Mesmo de pouca conversa, Boltanski concede entrevista à ARTE!Brasileiros.

Você concebe a sua própria biografia como matéria-prima de seu trabalho artístico, qual é a raiz-matriz-trauma que abre a sua biografia para a arte?
CHRISTIAN BOLTANSKI – Os artistas e a obra são, na maioria das vezes, ligados a um trauma e, para mim, são as guerras de 1939/45 e o conhecimento da Shoá.

Todas as suas obras têm um forte impacto emocional, passam vibrações, vida, e estão além da obra de arte unicamente estética. A sua intenção é que o trabalho seja um espelho para os outros, segundo suas palavras, portanto um lugar onde nos reconheçamos?
A arte está entre o mais pessoal e o mais coletivo.

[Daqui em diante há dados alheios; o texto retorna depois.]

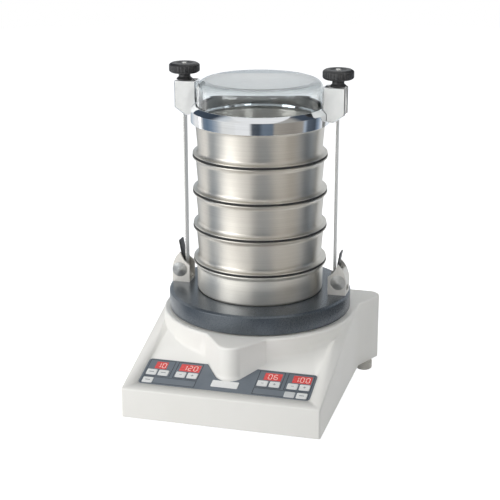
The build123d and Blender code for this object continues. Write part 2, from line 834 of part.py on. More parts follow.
# Strap brackets

def bracket_right():
    """Folded bracket: two cheeks, an outer wall that follows their arc, and a screwed floor."""
    z = plate_top_z + seat_gap
    top = z + bracket_arc_foot
    high = z + 2 * bracket_apex[1]
    apex = (pivot_reach + bracket_apex[0], z + bracket_apex[1])
    bulge = (pivot_reach + bracket_arc_bulge[0], z + bracket_arc_bulge[1])
    arc = ThreePointArc((bracket_outer, top), bulge, apex)
    rest = Polyline(apex, (pivot_reach + bracket_notch[0], z + bracket_notch[1]),
                    (bracket_inner, z + bracket_shoulder), (bracket_inner, z), (bracket_outer, z),
                    (bracket_outer, top))
    outline = make_face([arc] + list(rest.edges()))
    solid = extrude(Plane.XZ * outline, amount=bracket_half_depth, both=True)
    inner = bracket_half_depth - bracket_wall
    solid -= block(bracket_inner - 1, bracket_outer - bracket_wall - 6, -inner, inner, z + bracket_wall, high)
    solid -= block(bracket_inner - 1, bracket_outer - bracket_wall, -inner, inner,
                   z + bracket_wall, z + bracket_arc_foot + 4)
    solid -= block(bracket_inner - 1, bracket_outer + 1, -inner, inner, z + web_top, high)
    reach = bulge[0] - bracket_wall
    solid -= block(bracket_inner - 1, reach, -inner, inner, z + bracket_wall, z + bracket_arc_bulge[1] - 4)
    solid -= block(bracket_inner, bracket_outer + 1, -web_slot[0], web_slot[0],
                   z + bracket_wall + 2, z + web_slot[1])
    pin_hole = Rot(90, 0, 0) * Cylinder(pivot_pin_radius + running_gap, 4 * bracket_half_depth)
    solid -= Pos(pivot_reach, 0, pivot_z) * pin_hole
    sight = Rot(90, 0, 0) * Cylinder(sight_hole_radius, 4 * bracket_half_depth)
    solid -= Pos(pivot_reach + sight_hole[0], 0, z + sight_hole[1]) * sight
    for x, y in bracket_screw_places():
        solid -= rod(x, y, z - 1, z + bracket_wall + 1, bracket_screw_radius + 0.1)
    return on_axis(solid)


def bracket_pins():
    """Pivot pins of the two release levers, each with a wide washer and a round head."""
    length = 2 * bracket_half_depth
    pin = Cylinder(pivot_pin_radius, length + 2 * (pivot_disc_thickness + seat_gap))
    for side in (-1, 1):
        z = side * (bracket_half_depth + seat_gap + pivot_disc_thickness / 2)
        disc = Pos(0, 0, z) * Cylinder(pivot_disc_radius, pivot_disc_thickness)
        far = side * (bracket_half_depth + seat_gap + pivot_disc_thickness + pin_head_height / 2)
        pin += disc + Pos(0, 0, far) * Cylinder(pin_head_radius, pin_head_height)
    lying = Rot(90, 0, 0) * pin
    return Compound(children=[on_axis(Pos(side * pivot_reach, 0, pivot_z) * lying) for side in (-1, 1)])


def bracket_screws():
    """Two screws in the floor of each bracket."""
    z = bracket_floor_z + 2 * seat_gap
    length = bracket_wall + bracket_screw_length - 1
    screw = Cylinder(bracket_screw_radius, length, align=(Align.CENTER, Align.CENTER, Align.MAX))
    screw += Cylinder(bracket_screw_radius + 1.4, 1.4, align=MIN)
    return Compound(children=[on_axis(Pos(x, y, z) * screw) for x, y in bracket_screw_places()])


def lever_right():
    """Release lever: hub on the pin, bent blade that leans outwards, pawl nose towards the strap."""
    z = pivot_z
    base = plate_top_z
    half = lever_thickness / 2
    hub = Pos(pivot_reach, z) * Circle(lever_hub_radius)
    foot = (pivot_reach - 3.5, z + 2)
    bend = (pivot_reach + lever_bend[0], base + lever_bend[1])
    tip = (pivot_reach + lever_tip[0], base + lever_tip[1])
    blade = make_face(Polyline((foot[0] - half, foot[1]), (bend[0] - half, bend[1]), (tip[0] - half, tip[1]),
                               (tip[0] + half, tip[1]), (bend[0] + half, bend[1]), (foot[0] + half, foot[1]),
                               close=True))
    crest = strap_reach + strap_thickness / 2 + tooth_depth + pawl_gap
    nose = make_face(Polyline((pivot_reach - 2, z + 4.6), (crest, z + 3.2), (crest, z + 3.2 - 0.8),
                              (pivot_reach - 4, z - 2.5), close=True))
    outline = hub + blade + nose - Pos(pivot_reach, z) * Circle(pivot_pin_radius + running_gap)
    return on_axis(extrude(Plane.XZ * outline, amount=lever_width / 2, both=True))


# Sieves and pan

def collecting_pan():
    """Drawn pan under the last sieve."""
    rim = pan_rim_z
    foot = pan_bottom_z
    wall = sieve_wall
    r = body_radius
    foot_r = pan_foot_radius
    return turned((0, foot), (foot_r - pan_corner, foot), (foot_r, foot + pan_corner), (r, rim - rim_drop - rim_edge),
                  (rim_radius, rim - rim_edge), (rim_radius, rim), (rim_radius - 1.4, rim),
                  (r - wall, rim - rim_drop), (foot_r - wall, foot + pan_corner + 0.4),
                  (foot_r - pan_corner - 0.4, foot + wall), (0, foot + wall))


def sieve_frame(rim):
    """Spun sieve frame: rolled rim, tapered wall, flare above the seal, skirt into the next piece."""
    wall = sieve_wall
    r = body_radius
    flare = rim - sieve_pitch + seal_gap_z
    waist = rim - waist_drop
    skirt = rim - sieve_pitch - skirt_depth
    return turned((skirt_radius - wall, skirt), (skirt_radius, skirt), (skirt_radius, flare),
                  (flare_radius, flare), (flare_radius, flare + flare_edge),
                  (waist_radius + 2.6, flare + flare_edge + 1.0), (waist_radius, waist + 0.8),
                  (r, rim - rim_drop - rim_edge), (rim_radius, rim - rim_edge), (rim_radius, rim),
                  (rim_radius - 1.4, rim), (r - wall, rim - rim_drop), (waist_radius - wall, waist + 0.8),
                  (waist_radius - wall, flare + 0.5))


def sieve_mesh(rim):
    """Woven wire cloth stretched across the waist."""
    z = rim - waist_drop + 0.4
    return on_axis(Pos(0, 0, z) * Cylinder(waist_radius - sieve_wall - 2 * running_gap, mesh_thickness, align=MIN))


def seal_ring(rim):
    """Black sealing ring under the flare."""
    top = rim - sieve_pitch + seal_gap_z - seat_gap
    low = top - seal_section + seat_gap
    inner = skirt_radius + 1.6
    outer = inner + seal_section + 1.2
    cut = 0.9
    return turned((inner, low), (outer - cut, low), (outer, low + cut), (outer, top - cut), (outer - cut, top),
                  (inner, top))


# Clamp ring, lid, straps and knobs

def clamp_ring():
    """Polished clamp ring with a strap clevis on each side."""
    r = ring_radius
    bore = rim_radius + 0.5
    neck = lid_radius + 1.0
    low = ring_bottom_z
    top = low + ring_height
    crown = top + ring_bevel
    ring = turned((bore, low), (r, low), (r, top), (neck + ring_top_land, crown), (neck, crown),
                  (neck, ring_shoulder_z), (bore, ring_shoulder_z))
    half = cheek_gap / 2 + cheek_thickness
    high = clevis_top_z
    low_flat = high - clevis_flat
    chin = low_flat - clevis_chin
    mid = (clevis_inner + clevis_outer) / 2
    outline = [(clevis_inner, high), (clevis_outer, high), (clevis_outer, low_flat), (mid, chin),
               (r - 2, chin + 2), (r - 2, top), (clevis_inner, crown)]
    cheeks = side_profile(outline, half)
    edges = [e for e in cheeks.edges().filter_by(Axis.Y) if e.center().X > clevis_inner + 4]
    cheeks = fillet(edges, 2.5)
    slot = block(clevis_inner + 3.0, clevis_outer + 1, -cheek_gap / 2, cheek_gap / 2, chin - 1, high + 1)
    cheeks -= on_axis(slot)
    rims = [e for e in cheeks.edges()
            if abs(abs(e.center().Y - axis_y) - half) < 0.01 and e.center().X > r + 1]
    cheeks = fillet(rims, 1.2)
    ring = ring + cheeks + mirrored(cheeks)
    bore_cut = rod(0, axis_y, low - 1, ring_shoulder_z, bore) + rod(0, axis_y, low - 1, high + 1, neck)
    return ring - bore_cut


def clear_lid():
    """Clear domed lid: flange under the clamp ring, upright wall, wide rounded shoulder."""
    low = top_rim_z + slide_gap
    r = lid_radius
    wall = lid_wall
    top = top_rim_z + lid_height
    turn = lid_shoulder
    flange = rim_radius + 0.1
    outer = [Line((flange, low), (flange, low + lid_flange)), Line((flange, low + lid_flange), (r, low + lid_flange)),
             Line((r, low + lid_flange), (r, top - turn)),
             ThreePointArc((r, top - turn), (r - turn + turn * cos(pi / 4), top - turn + turn * sin(pi / 4)),
                           (r - turn, top)),
             Line((r - turn, top), (0, top)), Line((0, top), (0, top - wall)),
             Line((0, top - wall), (r - turn, top - wall))]
    inner = turn - wall
    outer += [ThreePointArc((r - turn, top - wall), (r - turn + inner * cos(pi / 4),
                                                    top - turn + inner * sin(pi / 4)), (r - wall, top - turn)),
              Line((r - wall, top - turn), (r - wall, low)), Line((r - wall, low), (flange, low))]
    section = Plane.XZ * make_face(outer)
    return on_axis(revolve(section, Axis.Z))


def strap_right():
    """Toothed tension strap with a clamped block and the threaded spindle that the knob turns on."""
    x = strap_reach
    inner = x - strap_thickness / 2
    outer = x + strap_thickness / 2
    low = bracket_floor_z + strap_bottom_gap
    high = clevis_top_z - clevis_flat + 8
    points = [(inner, low), (outer, low)]
    count = int((high - low - 12) / tooth_pitch)
    for n in range(count):
        z = low + 4 + n * tooth_pitch
        points += [(outer, z), (outer + tooth_depth, z + tooth_pitch * 0.55)]
        points += [(outer, z + tooth_pitch * 0.9)]
    points += [(outer, high), (inner, high)]
    outline = make_face(Polyline(*points, close=True))
    strap = extrude(Plane.XZ * outline, amount=strap_width / 2, both=True)
    block_w, block_t, block_h = spindle_block
    strap += Pos(x, 0, high - 6) * Box(block_t, block_w, block_h, align=MIN)
    strap += Pos(x, 0, high) * Cylinder(spindle_radius, knob_top_z - high + 0.6, align=MIN)
    return on_axis(strap)


def knob(side):
    """Clamping knob: dished and gripped head, neck, and a collar that bears on the cheeks."""
    z = knob_bottom_z
    r = knob_radius
    rim = knob_rim_z
    top = knob_top_z
    bore = spindle_radius + running_gap
    section = make_face(Polyline((bore, z), (knob_collar_radius, z), (knob_collar_radius, z + knob_collar_height * 0.4),
                                 (knob_neck_radius, z + knob_collar_height), (knob_neck_radius, rim - 2),
                                 (knob_neck_radius + 4, rim), (r - knob_chamfer, rim), (r, rim + knob_chamfer * 0.7),
                                 (r, top - knob_chamfer * 0.7), (r - knob_chamfer, top),
                                 (knob_neck_radius + 4, top), (knob_neck_radius + 1, top - knob_dish),
                                 (bore, top - knob_dish), close=True))
    body = revolve(Plane.XZ * section, Axis.Z)
    groove = Pos(r + 1.6, 0, rim - 1) * Cylinder(2.3, knob_height + 2, align=MIN)
    cutters = [Rot(0, 0, 360 / grip_count * n) * groove for n in range(grip_count)]
    body -= cutters
    return on_axis(Pos(side * strap_reach, 0, 0) * body)


def parts():
    """Every piece by name."""
    made = {
        "housing_shell": housing_shell(),
        "base_plate": base_plate(),
        "rubber_feet": rubber_feet(),
        "base_screws": base_screws(),
        "panel_membrane": panel_membrane(),
        "led_displays": led_displays(),
        "badge_plate": badge_plate(),
        "control_board": control_board(),
        "key_switches": key_switches(),
        "mains_inlet": mains_inlet(),
        "inlet_pins": inlet_pins(),
        "fuse_drawer": fuse_drawer(),
        "rocker_frame": rocker_frame(),
        "rocker_key": rocker_key(),
        "transformer_core": transformer_core(),
        "transformer_coil": transformer_coil(),
        "driver_board": driver_board(),
        "drive_frame": drive_frame(),
        "magnet_core": magnet_core(),
        "magnet_coil": magnet_coil(),
        "drive_springs": drive_springs(),
        "armature": armature(),
        "drive_column": drive_column(),
        "sieve_plate": sieve_plate(),
        "bracket_right": bracket_right(),
        "bracket_pins": bracket_pins(),
        "bracket_screws": bracket_screws(),
        "lever_right": lever_right(),
        "collecting_pan": collecting_pan(),
        "clamp_ring": clamp_ring(),
        "clear_lid": clear_lid(),
        "strap_right": strap_right(),
        "knob_right": knob(1),
        "knob_left": knob(-1),
    }
    for name in ("bracket", "lever", "strap"):
        made[name + "_left"] = mirrored(made[name + "_right"])
    left, right = key_places()
    for side, places in (("left", left), ("right", right)):
        for number, place in enumerate(places, 1):
            made["key_%s_%d" % (side, number)] = key_cap(place)
    for number, rim in enumerate(reversed(stack_rims), 1):
        made["sieve_frame_%d" % number] = sieve_frame(rim)
        made["sieve_mesh_%d" % number] = sieve_mesh(rim)
        made["seal_ring_%d" % number] = seal_ring(rim)
    return made


os.makedirs("parts", exist_ok=True)
for name, shape in parts().items():
    export_step(shape, "parts/" + name + ".step")
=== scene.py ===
import json
from math import atan2, cos, pi, radians, sin, tan

import bmesh
import bpy
from mathutils import Matrix, Vector


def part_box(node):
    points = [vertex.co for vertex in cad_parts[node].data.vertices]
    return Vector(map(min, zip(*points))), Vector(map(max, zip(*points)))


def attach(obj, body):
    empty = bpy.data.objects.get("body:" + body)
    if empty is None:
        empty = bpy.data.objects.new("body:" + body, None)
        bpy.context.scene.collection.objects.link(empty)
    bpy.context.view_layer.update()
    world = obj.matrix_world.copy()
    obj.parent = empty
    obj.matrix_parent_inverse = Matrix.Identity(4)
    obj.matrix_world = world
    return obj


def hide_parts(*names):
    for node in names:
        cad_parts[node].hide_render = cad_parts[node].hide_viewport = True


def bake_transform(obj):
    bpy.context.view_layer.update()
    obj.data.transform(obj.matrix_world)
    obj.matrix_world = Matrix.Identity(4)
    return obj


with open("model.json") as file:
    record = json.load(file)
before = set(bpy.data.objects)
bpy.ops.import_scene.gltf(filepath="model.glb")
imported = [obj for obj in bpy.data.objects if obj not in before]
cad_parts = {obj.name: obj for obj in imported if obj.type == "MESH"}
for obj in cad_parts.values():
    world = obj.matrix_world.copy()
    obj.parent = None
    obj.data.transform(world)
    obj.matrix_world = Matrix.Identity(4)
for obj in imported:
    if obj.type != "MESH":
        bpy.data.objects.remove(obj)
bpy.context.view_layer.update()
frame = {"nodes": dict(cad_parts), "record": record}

MM = 0.001
METRE = 1000.0
LOW, HIGH = 0, 1
X, Y, Z = 0, 1, 2
BODY_OF = {node: body for body, nodes in frame["record"]["behaviour"]["bodies"].items() for node in nodes}


def edge(node, corner, axis):
    """Where a CAD node's box begins or ends along an axis, in millimetres."""
    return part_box(node)[corner][axis] / MM


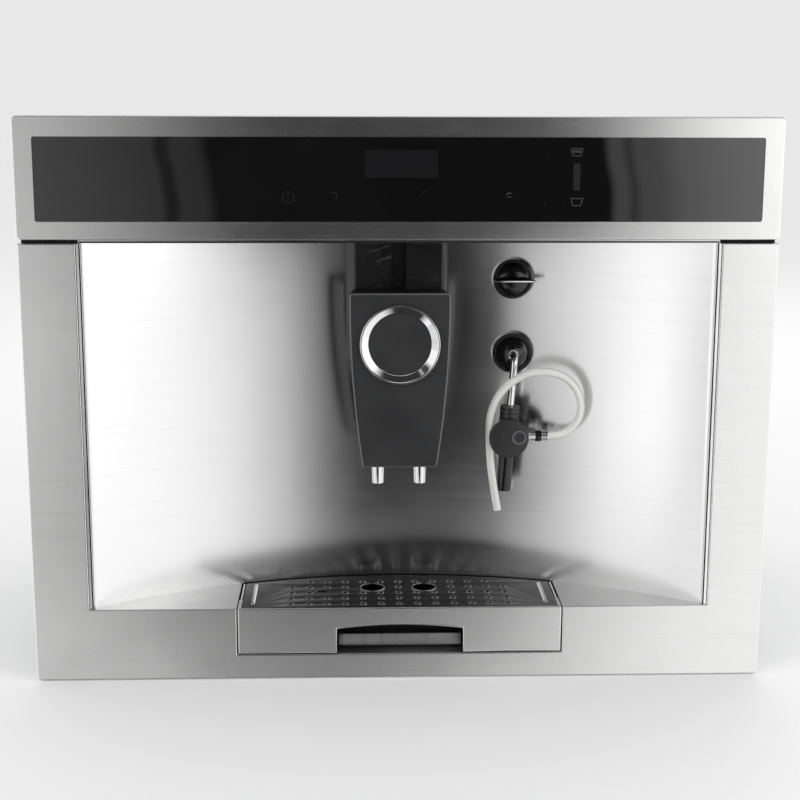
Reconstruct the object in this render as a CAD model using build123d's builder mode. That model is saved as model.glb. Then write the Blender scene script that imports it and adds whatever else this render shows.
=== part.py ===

As perguntas de suas imagens são clássicas, relativas ao gênero humano (morte, acaso, bem e mal, vanitas, identidade, memória, esquecimento…). Você se considera artista do século XX, mas também sem época, pelo menos, não substancialmente moderno, não?
Não existe progresso em arte, são sempre as mesmas perguntas que são feitas.

Vendo Chance, sua mostra no Rio (com trabalhos procedentes da última Bienal de Veneza), se reconhece que cada exposição é como uma partitura. Ela exige uma interpretação diferente de sua parte?
A mesma partitura pode ser tocada com uma grande orquestra ou uma orquestra de câmera.

Também o diálogo e a tensão entre imagens em movimento e imagens fixas, em La Roue de la Chance, assim como Être a Nouveau ganham grande potência e primeiro plano. Considera esse enfrentamento imagético algo epocal importante?
É uma fábrica de bebês, mas é também a respeito do aborto.

Você já fez exposição em lugares religiosos (lembro de Santiago de Compostela, Espanha). O que lhe agrada neles? Recupera-se melhor lá o espiritual que tem a arte, a comunhão com as pessoas?
A arte é perguntar por umas questões e dar emoções.